358. As to the first argument for the preceding opinion [n.347], I concede that cleanness could be made from uncleanness with an opposed cleanness if the original justice that original sin takes away is restored (whether the justice is a gift superadded to nature or is the whole of natural rectitude), that is, if it cuts off the whole deformity of sin.

359. As to the second [n.348], it is plain that the proposition about the opposition of guilt to grace is false; rather the guilt is opposed thus to original justice, and only to grace because grace is equivalent in divine acceptation to original justice. But in no way is the guilt opposed to grace as being properly and precisely the privation of grace.

360. As to the third [n.349], there is a doubt whether guilt is able not to be imputed for punishment if guilt’s disorder is not taken away.

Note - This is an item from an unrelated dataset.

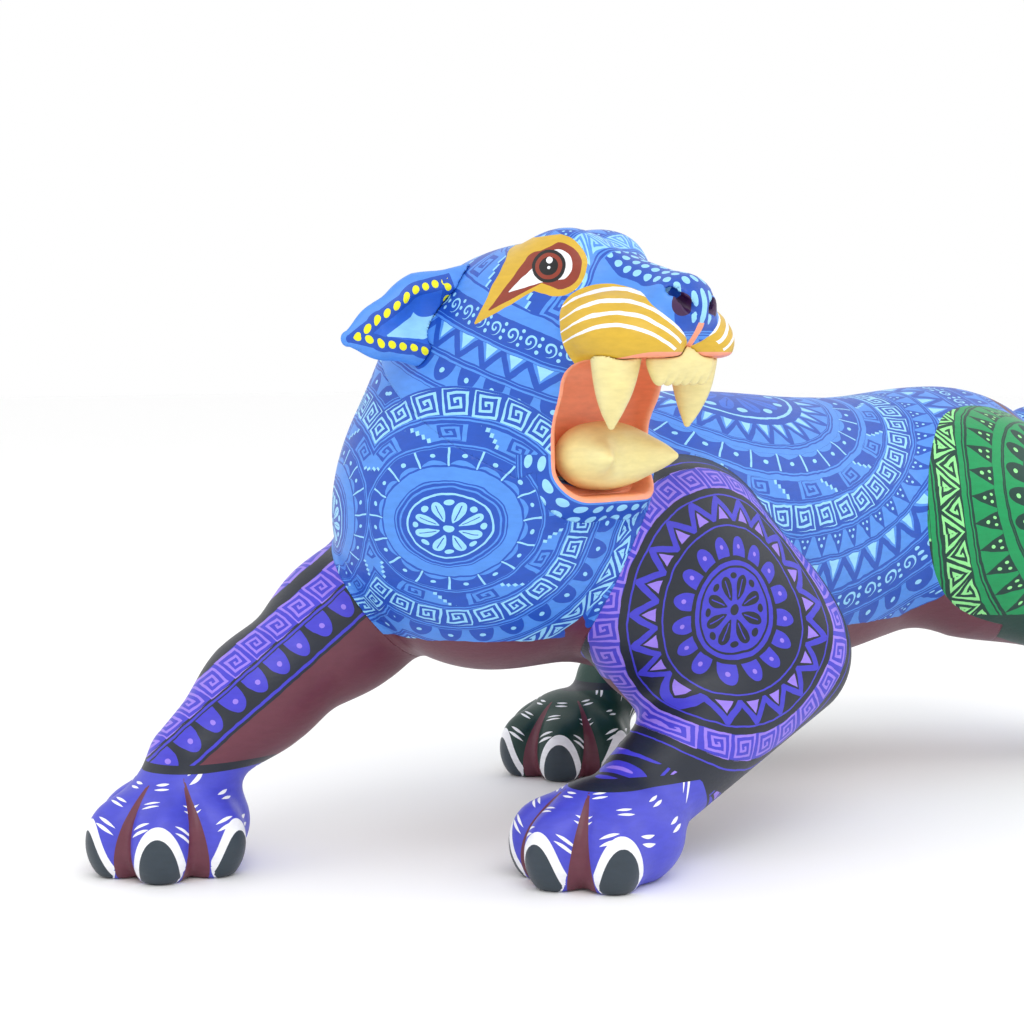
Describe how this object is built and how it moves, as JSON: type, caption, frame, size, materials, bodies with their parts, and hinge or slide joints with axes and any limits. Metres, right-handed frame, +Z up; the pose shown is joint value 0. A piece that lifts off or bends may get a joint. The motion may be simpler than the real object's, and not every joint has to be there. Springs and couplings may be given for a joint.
{
  "type": "carved big cat figure",
  "caption": "Carved and painted wooden big cat in a low prowl with its head turned and mouth open, with glued legs and teeth, and ears and tail on pegs that pull out.",
  "frame": {"origin": "centre of the bounding box's footprint, on the surface that the paws stand on", "axes": "+Z up; the animal walks towards -X along its length, and turns its head to its left, towards -Y"},
  "size_m": [0.6459, 0.2307, 0.2417],
  "materials": {
    "blue_paint": "satin acrylic paint with fine hand-painted bands",
    "violet_paint": "satin acrylic paint with fine hand-painted bands",
    "green_paint": "satin acrylic paint with fine hand-painted bands",
    "tooth_paint": "satin cream paint",
    "bare_wood": "bare sanded wood"
  },
  "bodies": {
    "figure": {"torso": "blue_paint", "head": "blue_paint", "upper_canine_right": "tooth_paint", "upper_canine_left": "tooth_paint", "upper_incisors": "tooth_paint", "lower_teeth": "tooth_paint", "foreleg_left": "violet_paint", "foreleg_right": "violet_paint", "hind_leg_left": "green_paint", "hind_leg_right": "green_paint", "foreleg_left_dowel_1": "bare_wood", "foreleg_left_dowel_2": "bare_wood", "foreleg_right_dowel_1": "bare_wood", "foreleg_right_dowel_2": "bare_wood", "hind_leg_left_dowel_1": "bare_wood", "hind_leg_left_dowel_2": "bare_wood", "hind_leg_right_dowel_1": "bare_wood", "hind_leg_right_dowel_2": "bare_wood", "neck_dowel_left": "bare_wood", "neck_dowel_right": "bare_wood"},
    "ear_right": {"ear_right": "blue_paint"},
    "ear_left": {"ear_left": "blue_paint"},
    "tail": {"tail": "blue_paint"}
  },
  "joints": [
    {"name": "ear_right_pull", "type": "slide", "parent": "figure", "child": "ear_right", "axis": [-0.9453, 0.1901, 0.2651], "range_m": [0, 0.014]},
    {"name": "ear_left_pull", "type": "slide", "parent": "figure", "child": "ear_left", "axis": [0.9453, 0.1901, 0.2651], "range_m": [0, 0.014]},
    {"name": "tail_pull", "type": "slide", "parent": "figure", "child": "tail", "axis": [0.9404, 0, 0.3401], "range_m": [0, 0.03]}
  ]
}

But, if it is conceded not thus to be able to, the disorder can be taken away without the conferring of grace.

361. As to the fourth [n.350], I concede that divine offense is placated, and that he whose sin is remitted is reconciled. But it does not follow that ‘therefore he is accepted by God with that special acceptation with which he is accepted through grace’. For man in his pure natural state was in peace with God, but not specially accepted, that is, not worthy of eternal life; for peace and reconciliation only state that God does not wish to avenge the original guilt; but ‘to accept’ states something more, namely ‘to ordain man as worthy of eternal life’ [Ord. I d.17 n.129]. The fact is plain even in our case; for I can be placated by someone who has offended me, so as not to be enemy to him or to wish to avenge what he has done, without receiving him into a special friendship by which he would be ordered to some special good.